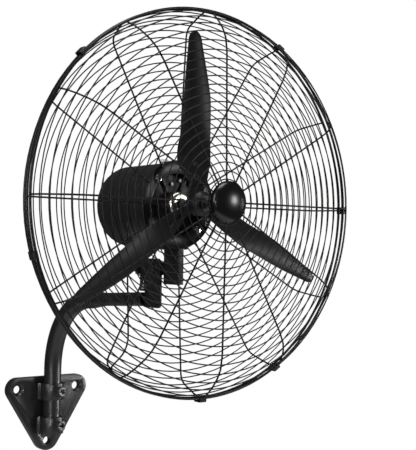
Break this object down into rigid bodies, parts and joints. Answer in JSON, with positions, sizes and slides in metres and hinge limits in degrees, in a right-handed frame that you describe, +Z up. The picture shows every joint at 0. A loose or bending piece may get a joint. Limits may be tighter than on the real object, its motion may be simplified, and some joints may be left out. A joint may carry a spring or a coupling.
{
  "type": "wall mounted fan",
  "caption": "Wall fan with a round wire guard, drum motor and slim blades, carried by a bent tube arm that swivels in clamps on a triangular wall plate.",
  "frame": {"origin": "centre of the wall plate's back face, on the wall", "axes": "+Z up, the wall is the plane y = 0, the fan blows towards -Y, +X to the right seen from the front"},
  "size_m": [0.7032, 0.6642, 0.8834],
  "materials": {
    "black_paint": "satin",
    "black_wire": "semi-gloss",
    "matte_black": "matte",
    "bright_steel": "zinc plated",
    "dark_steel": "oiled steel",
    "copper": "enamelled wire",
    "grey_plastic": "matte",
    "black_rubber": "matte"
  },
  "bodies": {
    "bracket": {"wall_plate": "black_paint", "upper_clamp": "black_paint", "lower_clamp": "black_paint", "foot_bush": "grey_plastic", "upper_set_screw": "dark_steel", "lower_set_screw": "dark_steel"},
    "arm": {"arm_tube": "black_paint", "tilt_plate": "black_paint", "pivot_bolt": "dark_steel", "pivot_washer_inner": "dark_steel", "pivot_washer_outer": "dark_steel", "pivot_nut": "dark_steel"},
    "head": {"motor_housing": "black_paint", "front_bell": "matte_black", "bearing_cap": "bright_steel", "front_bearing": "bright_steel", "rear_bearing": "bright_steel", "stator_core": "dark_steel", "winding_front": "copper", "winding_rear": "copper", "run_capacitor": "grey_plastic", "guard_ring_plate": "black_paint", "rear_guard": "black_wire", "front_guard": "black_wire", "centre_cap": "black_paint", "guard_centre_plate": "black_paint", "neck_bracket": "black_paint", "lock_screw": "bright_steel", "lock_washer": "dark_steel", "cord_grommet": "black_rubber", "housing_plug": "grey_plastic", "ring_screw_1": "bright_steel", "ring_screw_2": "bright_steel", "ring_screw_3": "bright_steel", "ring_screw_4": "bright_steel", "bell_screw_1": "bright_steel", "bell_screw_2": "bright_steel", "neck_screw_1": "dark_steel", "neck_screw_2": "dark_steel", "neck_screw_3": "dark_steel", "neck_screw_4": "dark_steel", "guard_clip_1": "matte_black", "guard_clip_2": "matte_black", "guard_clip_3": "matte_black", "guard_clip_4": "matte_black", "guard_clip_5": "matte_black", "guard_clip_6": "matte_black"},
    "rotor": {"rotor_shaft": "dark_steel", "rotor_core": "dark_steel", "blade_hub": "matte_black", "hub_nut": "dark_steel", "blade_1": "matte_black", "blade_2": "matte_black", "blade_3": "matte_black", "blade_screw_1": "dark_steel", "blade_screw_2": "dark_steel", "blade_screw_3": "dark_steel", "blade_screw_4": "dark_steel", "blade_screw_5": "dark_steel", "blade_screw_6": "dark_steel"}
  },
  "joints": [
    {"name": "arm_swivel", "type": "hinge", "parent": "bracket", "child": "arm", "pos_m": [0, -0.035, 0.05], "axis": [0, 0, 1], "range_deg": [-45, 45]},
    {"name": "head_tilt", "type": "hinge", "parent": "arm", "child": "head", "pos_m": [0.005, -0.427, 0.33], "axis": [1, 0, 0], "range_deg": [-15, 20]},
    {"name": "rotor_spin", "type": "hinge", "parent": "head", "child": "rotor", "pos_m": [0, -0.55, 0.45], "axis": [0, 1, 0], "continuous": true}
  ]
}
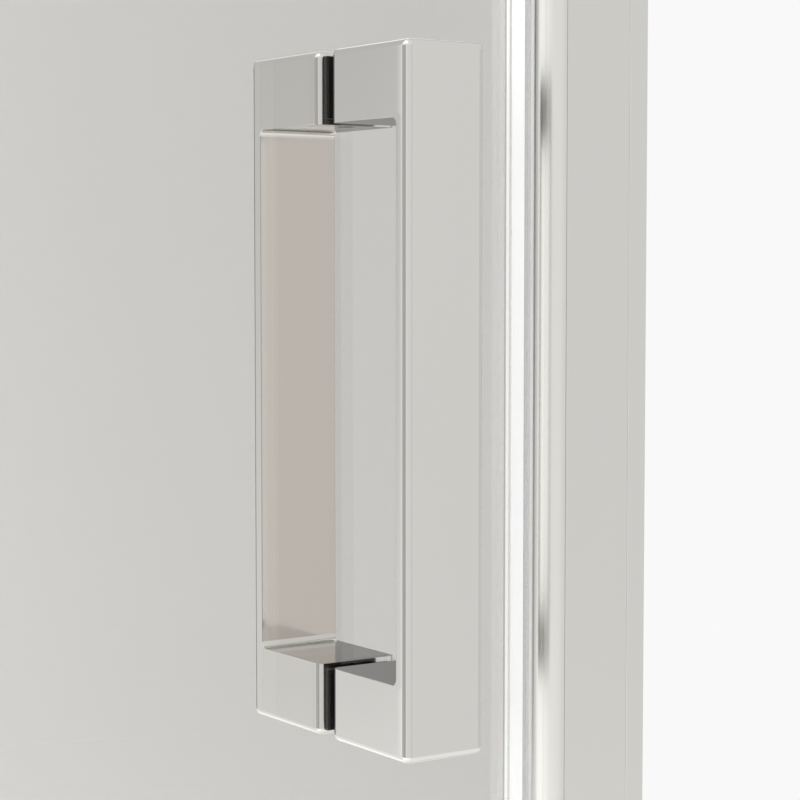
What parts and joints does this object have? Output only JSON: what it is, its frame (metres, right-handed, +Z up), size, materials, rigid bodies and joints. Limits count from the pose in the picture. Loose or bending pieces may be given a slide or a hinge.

——

JOB:
Exactly as shown above, return every record.

TASK SOLUTION:
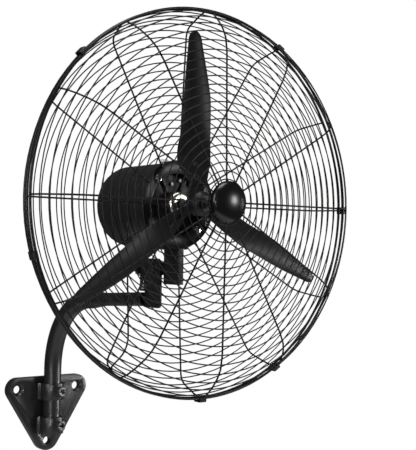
Break this object down into rigid bodies, parts and joints. Answer in JSON, with positions, sizes and slides in metres and hinge limits in degrees, in a right-handed frame that you describe, +Z up. The picture shows every joint at 0. A loose or bending piece may get a joint. Limits may be tighter than on the real object, its motion may be simplified, and some joints may be left out. A joint may carry a spring or a coupling.
{
  "type": "wall mounted fan",
  "caption": "Wall fan with a round wire guard, drum motor and slim blades, carried by a bent tube arm that swivels in clamps on a triangular wall plate.",
  "frame": {"origin": "centre of the wall plate's back face, on the wall", "axes": "+Z up, the wall is the plane y = 0, the fan blows towards -Y, +X to the right seen from the front"},
  "size_m": [0.7032, 0.6642, 0.8834],
  "materials": {
    "black_paint": "satin",
    "black_wire": "semi-gloss",
    "matte_black": "matte",
    "bright_steel": "zinc plated",
    "dark_steel": "oiled steel",
    "copper": "enamelled wire",
    "grey_plastic": "matte",
    "black_rubber": "matte"
  },
  "bodies": {
    "bracket": {"wall_plate": "black_paint", "upper_clamp": "black_paint", "lower_clamp": "black_paint", "foot_bush": "grey_plastic", "upper_set_screw": "dark_steel", "lower_set_screw": "dark_steel"},
    "arm": {"arm_tube": "black_paint", "tilt_plate": "black_paint", "pivot_bolt": "dark_steel", "pivot_washer_inner": "dark_steel", "pivot_washer_outer": "dark_steel", "pivot_nut": "dark_steel"},
    "head": {"motor_housing": "black_paint", "front_bell": "matte_black", "bearing_cap": "bright_steel", "front_bearing": "bright_steel", "rear_bearing": "bright_steel", "stator_core": "dark_steel", "winding_front": "copper", "winding_rear": "copper", "run_capacitor": "grey_plastic", "guard_ring_plate": "black_paint", "rear_guard": "black_wire", "front_guard": "black_wire", "centre_cap": "black_paint", "guard_centre_plate": "black_paint", "neck_bracket": "black_paint", "lock_screw": "bright_steel", "lock_washer": "dark_steel", "cord_grommet": "black_rubber", "housing_plug": "grey_plastic", "ring_screw_1": "bright_steel", "ring_screw_2": "bright_steel", "ring_screw_3": "bright_steel", "ring_screw_4": "bright_steel", "bell_screw_1": "bright_steel", "bell_screw_2": "bright_steel", "neck_screw_1": "dark_steel", "neck_screw_2": "dark_steel", "neck_screw_3": "dark_steel", "neck_screw_4": "dark_steel", "guard_clip_1": "matte_black", "guard_clip_2": "matte_black", "guard_clip_3": "matte_black", "guard_clip_4": "matte_black", "guard_clip_5": "matte_black", "guard_clip_6": "matte_black"},
    "rotor": {"rotor_shaft": "dark_steel", "rotor_core": "dark_steel", "blade_hub": "matte_black", "hub_nut": "dark_steel", "blade_1": "matte_black", "blade_2": "matte_black", "blade_3": "matte_black", "blade_screw_1": "dark_steel", "blade_screw_2": "dark_steel", "blade_screw_3": "dark_steel", "blade_screw_4": "dark_steel", "blade_screw_5": "dark_steel", "blade_screw_6": "dark_steel"}
  },
  "joints": [
    {"name": "arm_swivel", "type": "hinge", "parent": "bracket", "child": "arm", "pos_m": [0, -0.035, 0.05], "axis": [0, 0, 1], "range_deg": [-45, 45]},
    {"name": "head_tilt", "type": "hinge", "parent": "arm", "child": "head", "pos_m": [0.005, -0.427, 0.33], "axis": [1, 0, 0], "range_deg": [-15, 20]},
    {"name": "rotor_spin", "type": "hinge", "parent": "head", "child": "rotor", "pos_m": [0, -0.55, 0.45], "axis": [0, 1, 0], "continuous": true}
  ]
}
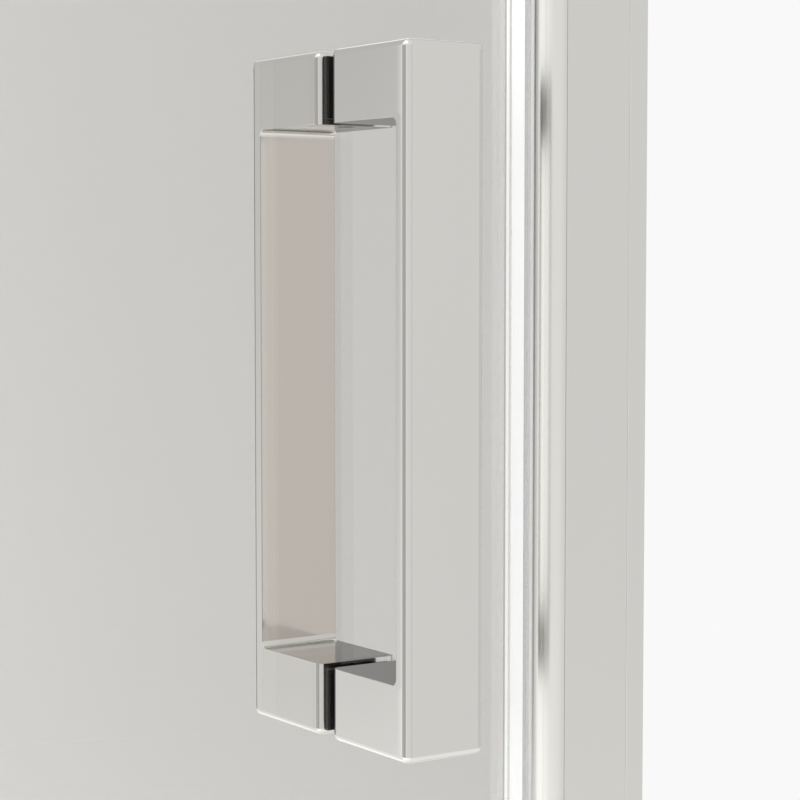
What parts and joints does this object have? Output only JSON: what it is, its frame (metres, right-handed, +Z up), size, materials, rigid bodies and joints. Limits count from the pose in the picture. Loose or bending pieces may be given a slide or a hinge.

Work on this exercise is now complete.